Start of Collected data
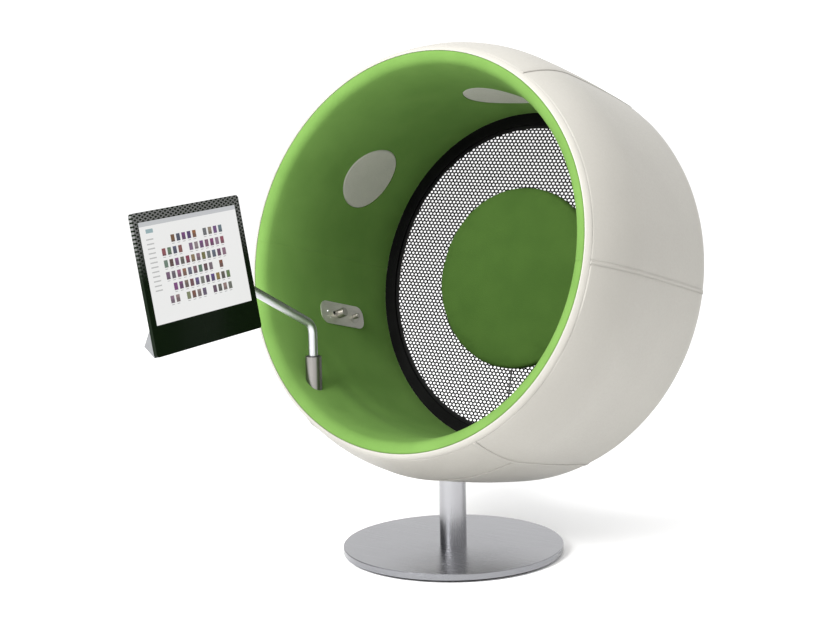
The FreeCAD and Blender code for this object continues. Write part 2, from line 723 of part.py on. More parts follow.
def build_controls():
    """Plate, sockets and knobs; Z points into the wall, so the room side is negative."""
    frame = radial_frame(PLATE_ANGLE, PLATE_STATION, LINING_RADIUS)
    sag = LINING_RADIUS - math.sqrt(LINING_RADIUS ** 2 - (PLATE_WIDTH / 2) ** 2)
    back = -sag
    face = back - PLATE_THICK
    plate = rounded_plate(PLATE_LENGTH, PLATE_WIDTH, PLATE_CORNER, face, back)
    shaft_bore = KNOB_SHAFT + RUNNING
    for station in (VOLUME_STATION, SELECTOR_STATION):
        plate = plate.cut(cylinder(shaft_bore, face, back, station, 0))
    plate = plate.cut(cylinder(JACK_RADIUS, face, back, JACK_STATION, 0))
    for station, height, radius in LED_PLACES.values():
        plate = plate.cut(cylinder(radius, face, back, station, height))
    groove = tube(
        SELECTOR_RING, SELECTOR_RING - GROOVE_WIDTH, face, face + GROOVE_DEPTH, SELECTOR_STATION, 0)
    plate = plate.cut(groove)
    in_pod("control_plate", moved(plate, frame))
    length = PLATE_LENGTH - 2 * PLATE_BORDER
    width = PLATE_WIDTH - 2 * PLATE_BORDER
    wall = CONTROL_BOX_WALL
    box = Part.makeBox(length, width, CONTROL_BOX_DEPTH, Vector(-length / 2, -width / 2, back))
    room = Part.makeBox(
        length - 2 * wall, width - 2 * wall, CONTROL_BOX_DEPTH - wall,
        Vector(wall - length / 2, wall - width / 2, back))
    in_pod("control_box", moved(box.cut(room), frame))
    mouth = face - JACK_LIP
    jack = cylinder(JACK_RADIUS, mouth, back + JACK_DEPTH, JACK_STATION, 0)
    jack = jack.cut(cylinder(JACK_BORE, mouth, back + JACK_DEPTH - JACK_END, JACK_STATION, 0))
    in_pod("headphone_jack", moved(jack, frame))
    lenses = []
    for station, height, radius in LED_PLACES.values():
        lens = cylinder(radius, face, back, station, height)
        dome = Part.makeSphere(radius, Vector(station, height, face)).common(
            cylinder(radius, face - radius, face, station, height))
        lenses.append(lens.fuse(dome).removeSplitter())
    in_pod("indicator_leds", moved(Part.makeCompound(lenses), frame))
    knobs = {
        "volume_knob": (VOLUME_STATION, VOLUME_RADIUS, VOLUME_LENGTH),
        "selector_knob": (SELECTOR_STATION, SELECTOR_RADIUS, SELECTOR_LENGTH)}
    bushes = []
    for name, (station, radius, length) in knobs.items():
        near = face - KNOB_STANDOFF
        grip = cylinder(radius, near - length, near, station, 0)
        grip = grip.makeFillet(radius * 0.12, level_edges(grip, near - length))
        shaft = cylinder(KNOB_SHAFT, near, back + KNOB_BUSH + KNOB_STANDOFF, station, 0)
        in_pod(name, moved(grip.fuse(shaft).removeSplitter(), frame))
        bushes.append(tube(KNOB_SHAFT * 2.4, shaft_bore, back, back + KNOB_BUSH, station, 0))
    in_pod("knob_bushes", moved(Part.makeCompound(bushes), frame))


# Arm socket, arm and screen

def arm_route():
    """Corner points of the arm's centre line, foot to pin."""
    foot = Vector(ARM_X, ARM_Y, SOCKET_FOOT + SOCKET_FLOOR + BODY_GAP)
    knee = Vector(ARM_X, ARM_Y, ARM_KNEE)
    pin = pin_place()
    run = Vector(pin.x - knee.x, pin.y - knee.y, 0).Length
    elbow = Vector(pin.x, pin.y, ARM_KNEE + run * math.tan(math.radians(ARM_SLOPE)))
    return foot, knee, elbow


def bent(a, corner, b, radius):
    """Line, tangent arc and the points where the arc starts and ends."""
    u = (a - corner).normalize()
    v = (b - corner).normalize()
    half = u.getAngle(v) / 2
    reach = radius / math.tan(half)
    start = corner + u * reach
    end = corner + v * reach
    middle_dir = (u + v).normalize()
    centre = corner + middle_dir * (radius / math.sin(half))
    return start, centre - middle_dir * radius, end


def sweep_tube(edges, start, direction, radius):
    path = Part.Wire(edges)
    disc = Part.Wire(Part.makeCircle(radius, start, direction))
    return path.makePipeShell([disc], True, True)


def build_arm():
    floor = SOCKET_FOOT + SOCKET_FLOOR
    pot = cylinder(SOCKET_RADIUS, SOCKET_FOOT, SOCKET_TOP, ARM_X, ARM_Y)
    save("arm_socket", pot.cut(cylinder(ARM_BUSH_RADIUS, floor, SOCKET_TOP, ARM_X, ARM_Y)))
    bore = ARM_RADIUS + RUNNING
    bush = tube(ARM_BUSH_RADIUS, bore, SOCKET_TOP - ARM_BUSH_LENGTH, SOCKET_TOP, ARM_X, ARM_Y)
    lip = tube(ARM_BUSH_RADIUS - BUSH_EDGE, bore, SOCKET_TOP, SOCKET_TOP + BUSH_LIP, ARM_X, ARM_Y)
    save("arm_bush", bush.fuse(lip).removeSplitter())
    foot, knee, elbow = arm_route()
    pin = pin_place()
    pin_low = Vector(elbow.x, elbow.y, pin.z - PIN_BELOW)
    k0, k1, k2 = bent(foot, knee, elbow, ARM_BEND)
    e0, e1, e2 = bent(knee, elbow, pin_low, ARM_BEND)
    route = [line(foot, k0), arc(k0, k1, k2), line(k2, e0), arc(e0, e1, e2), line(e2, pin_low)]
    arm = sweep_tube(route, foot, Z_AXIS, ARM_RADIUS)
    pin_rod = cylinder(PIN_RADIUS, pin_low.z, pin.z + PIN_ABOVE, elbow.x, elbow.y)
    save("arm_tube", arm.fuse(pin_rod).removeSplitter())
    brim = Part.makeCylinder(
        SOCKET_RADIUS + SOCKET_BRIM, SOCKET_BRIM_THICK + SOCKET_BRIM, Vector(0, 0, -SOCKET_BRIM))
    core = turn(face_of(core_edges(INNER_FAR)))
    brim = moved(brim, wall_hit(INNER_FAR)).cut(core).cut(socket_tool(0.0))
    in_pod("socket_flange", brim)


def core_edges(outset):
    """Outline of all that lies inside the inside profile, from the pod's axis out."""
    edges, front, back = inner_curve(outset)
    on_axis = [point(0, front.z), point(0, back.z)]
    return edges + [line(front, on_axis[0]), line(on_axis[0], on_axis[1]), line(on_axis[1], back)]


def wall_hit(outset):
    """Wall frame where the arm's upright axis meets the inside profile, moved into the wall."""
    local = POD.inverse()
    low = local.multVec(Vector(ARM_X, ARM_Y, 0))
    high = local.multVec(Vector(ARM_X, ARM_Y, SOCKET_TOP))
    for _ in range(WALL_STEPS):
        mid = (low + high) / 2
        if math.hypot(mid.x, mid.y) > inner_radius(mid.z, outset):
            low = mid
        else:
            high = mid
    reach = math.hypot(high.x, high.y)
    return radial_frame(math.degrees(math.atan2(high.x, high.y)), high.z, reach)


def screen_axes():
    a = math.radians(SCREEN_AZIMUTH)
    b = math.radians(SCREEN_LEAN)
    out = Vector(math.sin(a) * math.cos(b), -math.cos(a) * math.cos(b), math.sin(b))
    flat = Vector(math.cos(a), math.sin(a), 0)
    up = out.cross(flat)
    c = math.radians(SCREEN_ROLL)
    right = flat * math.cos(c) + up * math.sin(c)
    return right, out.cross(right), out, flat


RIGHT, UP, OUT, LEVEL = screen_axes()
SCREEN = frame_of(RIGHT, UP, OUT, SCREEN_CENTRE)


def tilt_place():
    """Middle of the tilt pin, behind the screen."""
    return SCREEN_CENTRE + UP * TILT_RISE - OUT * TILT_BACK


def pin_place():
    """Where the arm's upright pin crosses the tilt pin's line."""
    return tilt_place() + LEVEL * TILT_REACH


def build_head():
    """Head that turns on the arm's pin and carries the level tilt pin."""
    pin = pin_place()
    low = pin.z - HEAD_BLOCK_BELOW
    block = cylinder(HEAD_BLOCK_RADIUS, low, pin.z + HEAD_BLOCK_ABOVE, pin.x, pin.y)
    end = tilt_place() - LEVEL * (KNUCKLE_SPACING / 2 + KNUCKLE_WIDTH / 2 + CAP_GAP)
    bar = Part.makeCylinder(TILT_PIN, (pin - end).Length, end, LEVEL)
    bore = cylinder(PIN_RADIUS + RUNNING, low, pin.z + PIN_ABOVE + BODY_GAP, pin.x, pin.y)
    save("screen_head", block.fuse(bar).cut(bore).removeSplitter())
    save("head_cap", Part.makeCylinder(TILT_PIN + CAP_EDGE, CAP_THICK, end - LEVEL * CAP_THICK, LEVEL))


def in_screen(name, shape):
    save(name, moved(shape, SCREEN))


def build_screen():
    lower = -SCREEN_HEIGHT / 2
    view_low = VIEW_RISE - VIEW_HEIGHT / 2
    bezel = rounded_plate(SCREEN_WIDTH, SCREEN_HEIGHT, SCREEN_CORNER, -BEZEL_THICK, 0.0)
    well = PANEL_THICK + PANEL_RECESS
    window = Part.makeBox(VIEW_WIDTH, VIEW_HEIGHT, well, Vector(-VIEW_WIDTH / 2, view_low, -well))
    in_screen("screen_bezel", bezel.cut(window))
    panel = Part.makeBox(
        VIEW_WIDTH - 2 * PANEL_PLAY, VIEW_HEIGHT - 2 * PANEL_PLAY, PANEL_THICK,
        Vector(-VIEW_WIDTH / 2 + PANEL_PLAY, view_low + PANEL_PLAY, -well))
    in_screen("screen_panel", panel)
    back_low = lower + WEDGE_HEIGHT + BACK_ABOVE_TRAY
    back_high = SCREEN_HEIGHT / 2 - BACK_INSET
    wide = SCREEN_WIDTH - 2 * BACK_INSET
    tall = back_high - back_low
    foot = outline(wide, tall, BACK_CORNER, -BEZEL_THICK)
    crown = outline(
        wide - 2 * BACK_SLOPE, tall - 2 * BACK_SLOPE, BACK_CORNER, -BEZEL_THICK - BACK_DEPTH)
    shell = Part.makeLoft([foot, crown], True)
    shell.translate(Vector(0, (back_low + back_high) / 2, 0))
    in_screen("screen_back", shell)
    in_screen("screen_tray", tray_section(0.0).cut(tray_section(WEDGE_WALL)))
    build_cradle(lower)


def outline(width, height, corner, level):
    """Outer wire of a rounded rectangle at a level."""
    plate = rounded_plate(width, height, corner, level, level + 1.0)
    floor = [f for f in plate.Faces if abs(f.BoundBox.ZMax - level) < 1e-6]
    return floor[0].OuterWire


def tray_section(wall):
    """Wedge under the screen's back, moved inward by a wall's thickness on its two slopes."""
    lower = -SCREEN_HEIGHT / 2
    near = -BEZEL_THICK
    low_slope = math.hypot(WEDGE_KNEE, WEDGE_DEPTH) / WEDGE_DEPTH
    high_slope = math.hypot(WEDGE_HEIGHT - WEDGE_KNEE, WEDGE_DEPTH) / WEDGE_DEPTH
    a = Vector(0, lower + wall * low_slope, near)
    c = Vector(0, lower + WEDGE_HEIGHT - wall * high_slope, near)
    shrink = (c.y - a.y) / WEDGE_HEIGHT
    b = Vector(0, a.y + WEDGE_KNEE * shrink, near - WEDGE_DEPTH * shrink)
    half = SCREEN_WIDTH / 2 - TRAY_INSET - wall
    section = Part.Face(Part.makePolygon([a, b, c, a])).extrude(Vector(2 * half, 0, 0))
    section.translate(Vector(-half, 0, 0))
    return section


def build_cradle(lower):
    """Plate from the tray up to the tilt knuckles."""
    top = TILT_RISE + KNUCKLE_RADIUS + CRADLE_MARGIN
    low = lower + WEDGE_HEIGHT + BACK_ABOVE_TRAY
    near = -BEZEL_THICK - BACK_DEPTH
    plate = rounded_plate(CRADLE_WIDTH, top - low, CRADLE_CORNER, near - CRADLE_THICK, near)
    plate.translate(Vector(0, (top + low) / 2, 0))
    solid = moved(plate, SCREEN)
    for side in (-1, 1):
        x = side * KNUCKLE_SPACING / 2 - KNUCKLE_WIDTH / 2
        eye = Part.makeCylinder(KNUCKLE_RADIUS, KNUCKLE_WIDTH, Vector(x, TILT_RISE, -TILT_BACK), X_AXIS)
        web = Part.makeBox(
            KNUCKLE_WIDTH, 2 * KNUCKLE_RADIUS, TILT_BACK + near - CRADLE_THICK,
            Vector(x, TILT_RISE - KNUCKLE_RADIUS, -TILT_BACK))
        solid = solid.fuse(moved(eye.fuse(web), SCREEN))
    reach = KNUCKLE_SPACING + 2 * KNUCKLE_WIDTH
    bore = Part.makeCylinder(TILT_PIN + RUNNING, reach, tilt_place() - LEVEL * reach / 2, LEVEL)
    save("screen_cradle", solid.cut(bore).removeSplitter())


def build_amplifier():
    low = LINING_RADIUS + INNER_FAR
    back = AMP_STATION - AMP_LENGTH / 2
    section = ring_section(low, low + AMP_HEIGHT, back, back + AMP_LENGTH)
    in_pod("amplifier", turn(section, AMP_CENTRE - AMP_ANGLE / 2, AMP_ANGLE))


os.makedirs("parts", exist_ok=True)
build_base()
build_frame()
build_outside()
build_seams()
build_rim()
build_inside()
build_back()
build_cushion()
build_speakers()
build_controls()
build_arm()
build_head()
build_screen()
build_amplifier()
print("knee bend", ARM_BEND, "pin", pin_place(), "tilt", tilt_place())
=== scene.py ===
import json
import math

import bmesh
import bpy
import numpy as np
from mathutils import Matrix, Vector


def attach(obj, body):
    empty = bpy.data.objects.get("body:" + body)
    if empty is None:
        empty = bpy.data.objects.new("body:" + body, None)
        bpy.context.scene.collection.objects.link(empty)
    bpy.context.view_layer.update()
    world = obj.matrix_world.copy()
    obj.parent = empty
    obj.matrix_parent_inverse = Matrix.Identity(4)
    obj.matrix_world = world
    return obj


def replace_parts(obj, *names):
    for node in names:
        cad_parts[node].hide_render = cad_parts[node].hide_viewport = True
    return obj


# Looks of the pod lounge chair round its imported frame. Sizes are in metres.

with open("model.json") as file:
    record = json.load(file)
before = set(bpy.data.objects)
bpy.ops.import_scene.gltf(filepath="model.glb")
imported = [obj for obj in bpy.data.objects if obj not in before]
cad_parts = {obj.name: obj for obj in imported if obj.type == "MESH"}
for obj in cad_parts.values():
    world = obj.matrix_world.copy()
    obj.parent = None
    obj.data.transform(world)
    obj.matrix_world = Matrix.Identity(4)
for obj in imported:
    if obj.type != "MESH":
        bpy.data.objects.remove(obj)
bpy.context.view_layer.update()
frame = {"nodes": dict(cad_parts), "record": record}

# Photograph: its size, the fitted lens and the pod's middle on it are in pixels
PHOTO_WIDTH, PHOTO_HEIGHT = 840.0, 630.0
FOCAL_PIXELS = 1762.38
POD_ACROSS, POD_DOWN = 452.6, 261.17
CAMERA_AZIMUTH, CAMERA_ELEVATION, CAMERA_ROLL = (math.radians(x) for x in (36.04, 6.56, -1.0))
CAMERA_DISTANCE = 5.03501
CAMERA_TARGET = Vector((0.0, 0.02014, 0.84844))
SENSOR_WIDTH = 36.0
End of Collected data
[What you should do] Transcribe nothing but the lines from the line with "if empty is" through the line with "for node in", reproducing each exactly.

[Complete output]
    if empty is None:
        empty = bpy.data.objects.new("body:" + body, None)
        bpy.context.scene.collection.objects.link(empty)
    bpy.context.view_layer.update()
    world = obj.matrix_world.copy()
    obj.parent = empty
    obj.matrix_parent_inverse = Matrix.Identity(4)
    obj.matrix_world = world
    return obj


def replace_parts(obj, *names):
    for node in names:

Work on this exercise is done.